Historic house in Virginia, United States

Danville Museum of Fine Arts and History, also known as the William T. Sutherlin Mansion and the Confederate Memorial, is a historic home and museum building located at Danville, Virginia. It was built for Major William T. Sutherlin in 1857–1858, and is a two-story, five-bay, stuccoed building in the Italian Villa style. It features a one-story wooden porch, a shallow hipped roof surrounded by a heavy bracketed cornice and topped by a square cupola ornamented with pilasters and a bracketed cornice.

While at the house, which served as his temporary residence from April 3 to April 10, 1865, on April 4, President Jefferson Davis signed his last official proclamation as President of the Confederate States of America. On April 10, Davis was at dinner at the house when he learned of the surrender at Appomattox.

The building was listed on the National Register of Historic Places in 1969. It is located in the Danville Historic District.

The house is owned by the city and was used as the Danville Public Library from 1928 to 1972.

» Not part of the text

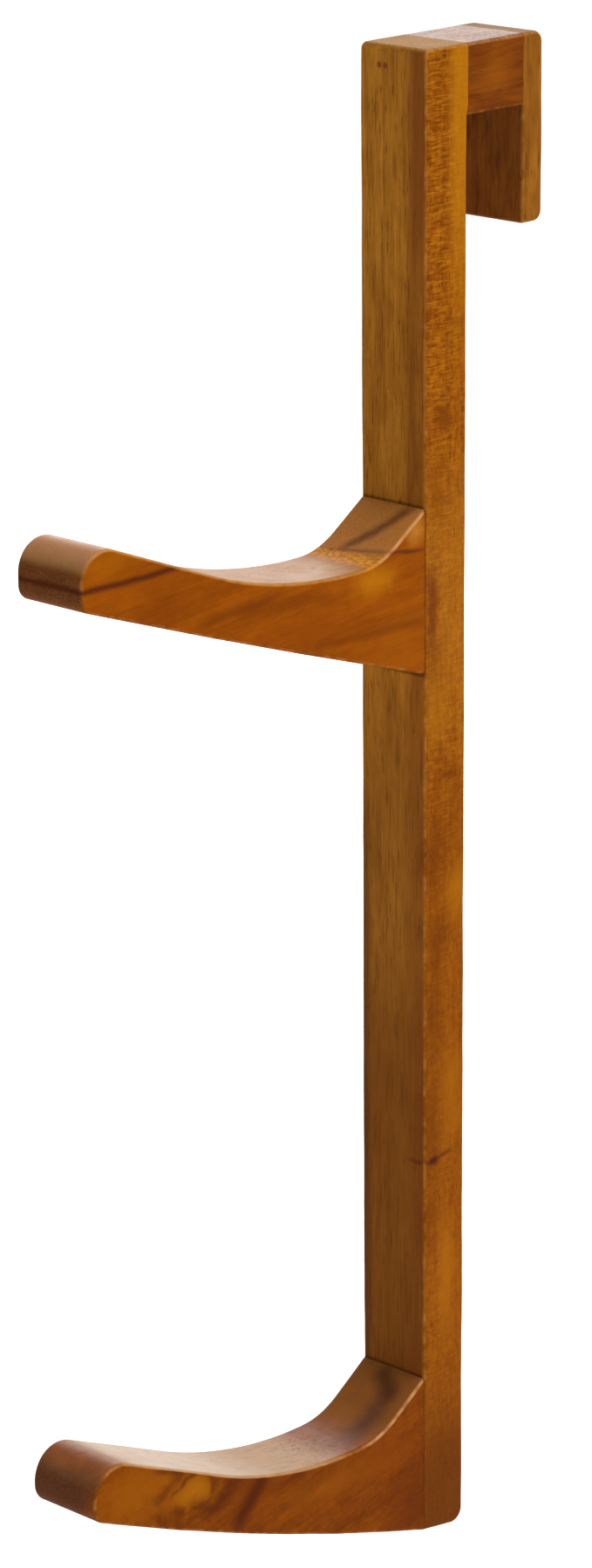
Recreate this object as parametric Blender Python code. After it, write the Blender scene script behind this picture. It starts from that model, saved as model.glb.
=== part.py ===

This mansion, after being sold to the city, became a “whites only” public library from 1928 to 1972. In the summer of 1960, Black students would decide that they wanted the library to be integrated, and staged a sit-in. To resist desegregation efforts, the library would be shut down, and would not open again until the fall of 1960. While the library now had to allow Black people into the library, it did not have to provide comfortable accommodations; and the library re-opened without chairs.

==Museum==
Established in 1974, the museum focuses on art, history, and culture in the Dan River region. Exhibits include the historic home itself with period furnishings, five art galleries, and a permanent Civil War exhibit.